Copy exactly the lines from the one containing "socket_x = (HEADER_X" through the one containing "if empty is", both included, and nothing else.

### Data for this task ###

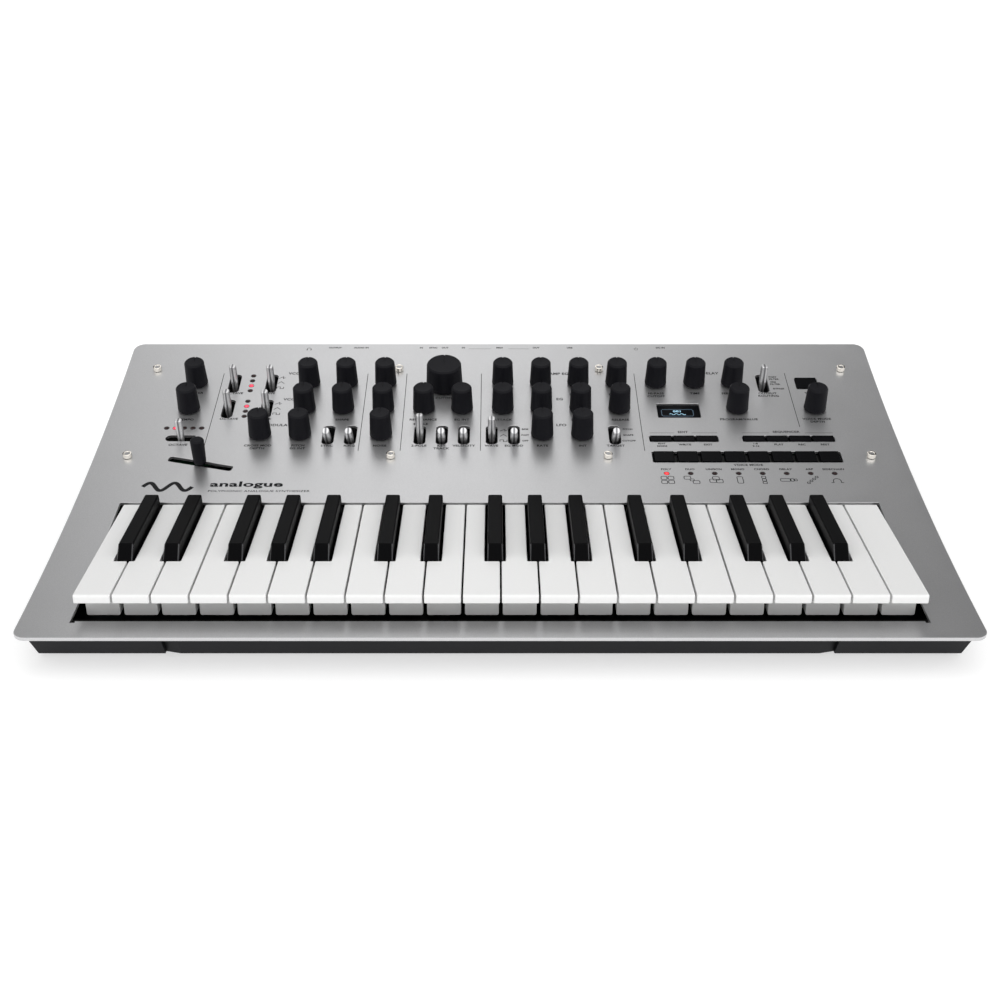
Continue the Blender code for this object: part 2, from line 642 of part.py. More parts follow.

###
### Data for this task ###

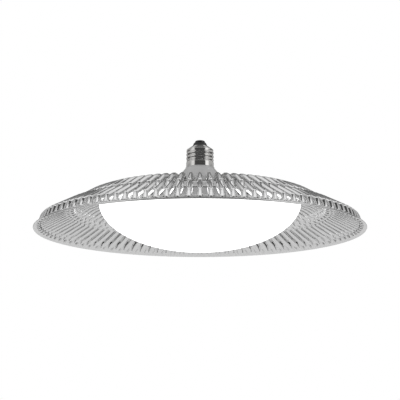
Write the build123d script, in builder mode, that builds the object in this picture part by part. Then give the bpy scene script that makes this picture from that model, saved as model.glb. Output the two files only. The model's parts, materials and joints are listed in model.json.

###
### Data for this task ###

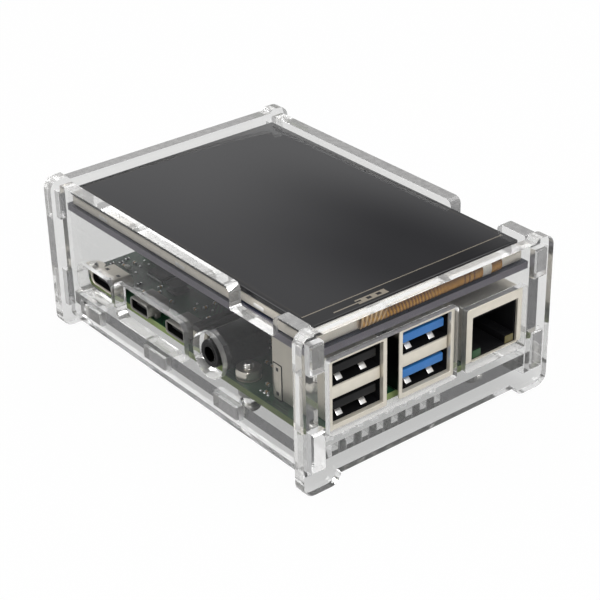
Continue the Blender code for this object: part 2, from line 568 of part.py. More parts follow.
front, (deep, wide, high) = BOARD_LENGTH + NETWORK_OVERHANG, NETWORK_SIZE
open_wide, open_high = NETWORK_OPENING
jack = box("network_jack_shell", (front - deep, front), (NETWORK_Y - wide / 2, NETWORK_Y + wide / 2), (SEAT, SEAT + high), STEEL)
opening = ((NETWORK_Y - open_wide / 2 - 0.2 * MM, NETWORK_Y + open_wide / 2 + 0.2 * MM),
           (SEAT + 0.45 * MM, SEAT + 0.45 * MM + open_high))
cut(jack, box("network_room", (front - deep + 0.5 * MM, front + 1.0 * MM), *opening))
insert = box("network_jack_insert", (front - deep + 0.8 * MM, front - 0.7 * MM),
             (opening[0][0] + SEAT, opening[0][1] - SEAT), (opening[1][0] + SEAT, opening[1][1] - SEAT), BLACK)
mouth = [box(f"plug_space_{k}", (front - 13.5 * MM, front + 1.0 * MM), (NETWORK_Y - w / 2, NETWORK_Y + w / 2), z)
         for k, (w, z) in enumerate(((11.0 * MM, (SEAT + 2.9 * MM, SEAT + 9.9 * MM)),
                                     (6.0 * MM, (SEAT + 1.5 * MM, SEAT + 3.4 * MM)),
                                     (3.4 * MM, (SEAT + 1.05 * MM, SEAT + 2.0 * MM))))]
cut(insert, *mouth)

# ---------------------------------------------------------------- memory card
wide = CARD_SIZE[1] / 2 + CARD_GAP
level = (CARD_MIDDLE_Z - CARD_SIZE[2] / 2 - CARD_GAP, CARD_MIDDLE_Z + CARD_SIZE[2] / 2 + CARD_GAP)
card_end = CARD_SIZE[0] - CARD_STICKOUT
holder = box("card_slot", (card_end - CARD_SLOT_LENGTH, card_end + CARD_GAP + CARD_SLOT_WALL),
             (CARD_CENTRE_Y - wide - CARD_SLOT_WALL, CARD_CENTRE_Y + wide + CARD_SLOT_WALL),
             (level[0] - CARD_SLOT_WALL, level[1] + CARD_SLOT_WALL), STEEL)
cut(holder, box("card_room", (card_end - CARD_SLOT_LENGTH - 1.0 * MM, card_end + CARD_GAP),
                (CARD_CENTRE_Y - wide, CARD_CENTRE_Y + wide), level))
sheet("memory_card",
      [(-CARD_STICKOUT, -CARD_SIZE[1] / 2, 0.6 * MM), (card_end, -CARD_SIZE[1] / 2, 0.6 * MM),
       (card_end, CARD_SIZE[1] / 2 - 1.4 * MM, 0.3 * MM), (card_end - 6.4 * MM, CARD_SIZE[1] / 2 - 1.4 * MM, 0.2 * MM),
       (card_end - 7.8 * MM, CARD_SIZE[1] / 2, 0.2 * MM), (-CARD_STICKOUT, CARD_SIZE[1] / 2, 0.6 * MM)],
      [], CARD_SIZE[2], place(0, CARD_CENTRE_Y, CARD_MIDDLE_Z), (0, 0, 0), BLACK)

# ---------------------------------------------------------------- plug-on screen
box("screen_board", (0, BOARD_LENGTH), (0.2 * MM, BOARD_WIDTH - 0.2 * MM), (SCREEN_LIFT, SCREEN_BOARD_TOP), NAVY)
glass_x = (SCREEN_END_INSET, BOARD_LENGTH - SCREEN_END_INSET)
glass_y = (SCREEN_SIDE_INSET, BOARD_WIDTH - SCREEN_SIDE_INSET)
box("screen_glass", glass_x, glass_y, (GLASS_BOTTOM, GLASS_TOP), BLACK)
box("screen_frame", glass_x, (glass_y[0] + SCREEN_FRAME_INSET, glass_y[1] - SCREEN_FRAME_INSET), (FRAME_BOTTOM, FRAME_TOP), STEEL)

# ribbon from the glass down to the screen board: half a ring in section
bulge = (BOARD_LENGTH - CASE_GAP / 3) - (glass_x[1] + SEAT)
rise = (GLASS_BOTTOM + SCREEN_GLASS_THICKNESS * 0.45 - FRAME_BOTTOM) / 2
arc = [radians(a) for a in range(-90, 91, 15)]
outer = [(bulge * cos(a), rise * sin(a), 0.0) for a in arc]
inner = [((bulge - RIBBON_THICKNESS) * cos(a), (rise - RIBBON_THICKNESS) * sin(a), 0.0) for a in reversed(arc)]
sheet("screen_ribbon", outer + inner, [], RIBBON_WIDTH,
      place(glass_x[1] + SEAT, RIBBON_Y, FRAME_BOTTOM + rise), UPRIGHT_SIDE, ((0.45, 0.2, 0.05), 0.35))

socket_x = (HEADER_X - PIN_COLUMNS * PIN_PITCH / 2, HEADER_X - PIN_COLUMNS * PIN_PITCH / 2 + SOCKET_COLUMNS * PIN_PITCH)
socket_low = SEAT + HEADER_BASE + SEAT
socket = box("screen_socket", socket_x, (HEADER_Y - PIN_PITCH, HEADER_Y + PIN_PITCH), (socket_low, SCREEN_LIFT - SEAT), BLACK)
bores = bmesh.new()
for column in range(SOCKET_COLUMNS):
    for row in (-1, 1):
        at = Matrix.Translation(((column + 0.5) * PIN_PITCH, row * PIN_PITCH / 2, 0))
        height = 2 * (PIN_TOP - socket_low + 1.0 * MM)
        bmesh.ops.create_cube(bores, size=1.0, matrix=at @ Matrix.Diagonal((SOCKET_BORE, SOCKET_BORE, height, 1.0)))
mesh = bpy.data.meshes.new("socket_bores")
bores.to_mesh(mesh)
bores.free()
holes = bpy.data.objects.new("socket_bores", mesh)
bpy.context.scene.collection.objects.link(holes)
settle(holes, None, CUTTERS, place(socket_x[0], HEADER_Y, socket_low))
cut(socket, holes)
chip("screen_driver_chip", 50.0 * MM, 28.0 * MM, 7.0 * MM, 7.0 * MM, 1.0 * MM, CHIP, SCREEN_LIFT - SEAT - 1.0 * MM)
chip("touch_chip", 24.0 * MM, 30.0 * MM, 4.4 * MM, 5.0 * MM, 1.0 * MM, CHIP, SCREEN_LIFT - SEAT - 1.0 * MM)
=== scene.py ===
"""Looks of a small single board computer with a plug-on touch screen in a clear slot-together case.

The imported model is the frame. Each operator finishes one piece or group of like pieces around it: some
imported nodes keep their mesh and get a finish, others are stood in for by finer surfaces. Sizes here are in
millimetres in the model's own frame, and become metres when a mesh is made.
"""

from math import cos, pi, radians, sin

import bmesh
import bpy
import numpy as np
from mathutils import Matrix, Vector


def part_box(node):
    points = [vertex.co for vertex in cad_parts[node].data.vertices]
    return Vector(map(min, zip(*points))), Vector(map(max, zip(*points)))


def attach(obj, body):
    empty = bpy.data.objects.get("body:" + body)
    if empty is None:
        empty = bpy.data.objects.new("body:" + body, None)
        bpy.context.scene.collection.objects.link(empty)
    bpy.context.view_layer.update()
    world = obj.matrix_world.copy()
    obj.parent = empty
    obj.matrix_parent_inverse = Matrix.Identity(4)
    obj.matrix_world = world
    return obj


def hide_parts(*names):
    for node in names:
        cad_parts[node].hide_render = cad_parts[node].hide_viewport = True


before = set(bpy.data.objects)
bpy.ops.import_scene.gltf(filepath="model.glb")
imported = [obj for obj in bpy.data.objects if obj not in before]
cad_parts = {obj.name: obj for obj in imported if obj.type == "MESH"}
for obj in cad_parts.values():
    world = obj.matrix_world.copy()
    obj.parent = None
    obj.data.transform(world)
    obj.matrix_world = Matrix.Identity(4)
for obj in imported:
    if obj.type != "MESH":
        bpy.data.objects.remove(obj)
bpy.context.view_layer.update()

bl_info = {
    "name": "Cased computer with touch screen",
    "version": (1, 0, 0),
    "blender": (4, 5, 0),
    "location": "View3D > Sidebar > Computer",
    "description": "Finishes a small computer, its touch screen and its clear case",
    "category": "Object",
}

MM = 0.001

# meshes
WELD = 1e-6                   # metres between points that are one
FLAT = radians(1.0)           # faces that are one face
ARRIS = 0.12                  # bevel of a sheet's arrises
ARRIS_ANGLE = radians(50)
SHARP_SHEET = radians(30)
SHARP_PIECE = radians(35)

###

§ **Right answer**:
socket_x = (HEADER_X - PIN_COLUMNS * PIN_PITCH / 2, HEADER_X - PIN_COLUMNS * PIN_PITCH / 2 + SOCKET_COLUMNS * PIN_PITCH)
socket_low = SEAT + HEADER_BASE + SEAT
socket = box("screen_socket", socket_x, (HEADER_Y - PIN_PITCH, HEADER_Y + PIN_PITCH), (socket_low, SCREEN_LIFT - SEAT), BLACK)
bores = bmesh.new()
for column in range(SOCKET_COLUMNS):
    for row in (-1, 1):
        at = Matrix.Translation(((column + 0.5) * PIN_PITCH, row * PIN_PITCH / 2, 0))
        height = 2 * (PIN_TOP - socket_low + 1.0 * MM)
        bmesh.ops.create_cube(bores, size=1.0, matrix=at @ Matrix.Diagonal((SOCKET_BORE, SOCKET_BORE, height, 1.0)))
mesh = bpy.data.meshes.new("socket_bores")
bores.to_mesh(mesh)
bores.free()
holes = bpy.data.objects.new("socket_bores", mesh)
bpy.context.scene.collection.objects.link(holes)
settle(holes, None, CUTTERS, place(socket_x[0], HEADER_Y, socket_low))
cut(socket, holes)
chip("screen_driver_chip", 50.0 * MM, 28.0 * MM, 7.0 * MM, 7.0 * MM, 1.0 * MM, CHIP, SCREEN_LIFT - SEAT - 1.0 * MM)
chip("touch_chip", 24.0 * MM, 30.0 * MM, 4.4 * MM, 5.0 * MM, 1.0 * MM, CHIP, SCREEN_LIFT - SEAT - 1.0 * MM)
=== scene.py ===
"""Looks of a small single board computer with a plug-on touch screen in a clear slot-together case.

The imported model is the frame. Each operator finishes one piece or group of like pieces around it: some
imported nodes keep their mesh and get a finish, others are stood in for by finer surfaces. Sizes here are in
millimetres in the model's own frame, and become metres when a mesh is made.
"""

from math import cos, pi, radians, sin

import bmesh
import bpy
import numpy as np
from mathutils import Matrix, Vector


def part_box(node):
    points = [vertex.co for vertex in cad_parts[node].data.vertices]
    return Vector(map(min, zip(*points))), Vector(map(max, zip(*points)))


def attach(obj, body):
    empty = bpy.data.objects.get("body:" + body)
    if empty is None:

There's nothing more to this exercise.